I disagreed with many of his later (supposed) pronouncements, but with him being the man in the arena at the time, I thought him to be a decent man in an indecent milieu.
Some day, I’ll tell you about an unclassified anecdote from a classified briefing. You know — back in the day. Not that it has anything to do *really* with Gorby — just as a sign of the times, which had a lot to do with Gorby.
Corporate media would rather give Grobachev credit than admit they were wrong about Reagan.
I learned more about Gorbachev in Claire Berlinski’s excellent biography of Margaret Thatcher than anywhere else. They all respected each other and it sounded like he welcomed change.

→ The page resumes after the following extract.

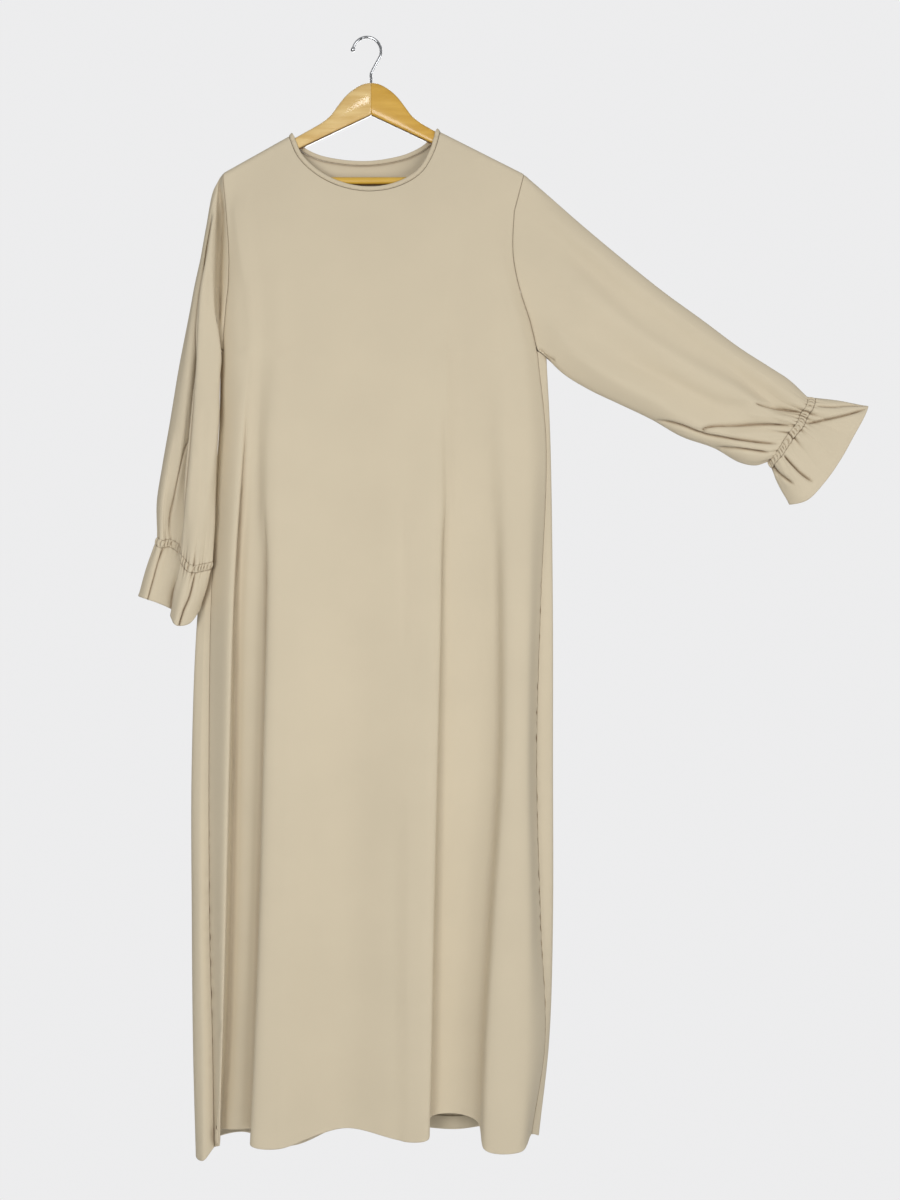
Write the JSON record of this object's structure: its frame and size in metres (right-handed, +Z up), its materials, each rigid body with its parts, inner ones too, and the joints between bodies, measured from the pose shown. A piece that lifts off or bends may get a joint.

That’s what I remember, too. in the 1990s Gorby got all the accolades for the downfall of Soviet Communism. Mrs Thatcher, His Holiness and Ronaldo Magnus were viewed as bit players. This utterly mis-states history.
The MSM is already heaping most of the praise on Gorby. The “Gorbasm” still exists . . .
Remember Rush’s “Gorbasm”?
Gorby Groupies has gone down in history without anyone acknowledging it as my contribution.
Gorbachev presaged the Davos Man. He wanted to create prosperous, innovative productivity but all entirely contained inside a bubble controlled by an external elite and with limited entre for the masses. He and Raisa could wear designer clothes, enjoy Western goodies available at the stores for party members but still keep absolute control. The Party would evolve to be comprised of enlightened types like him but still with enough hard men in the shadows to prevent threats to power.
But he did not think it through. Because it would conflict with his new image to send tanks into Poland to crush Solidarnosc it got out of hand and that Polish pope was a wild card.
The freedoms necessary to expand production of consumer goods just would not stay in the bubble.
It is possible that the whole mess would have collapsed anyway but Gorbachev’s image ambitions and aversion to old-style (overt) Soviet repression perhaps allowed the collapse to be less violent and not a matter of the masses overcoming tanks and bullets.
You just described Communist China that actually pulled it off.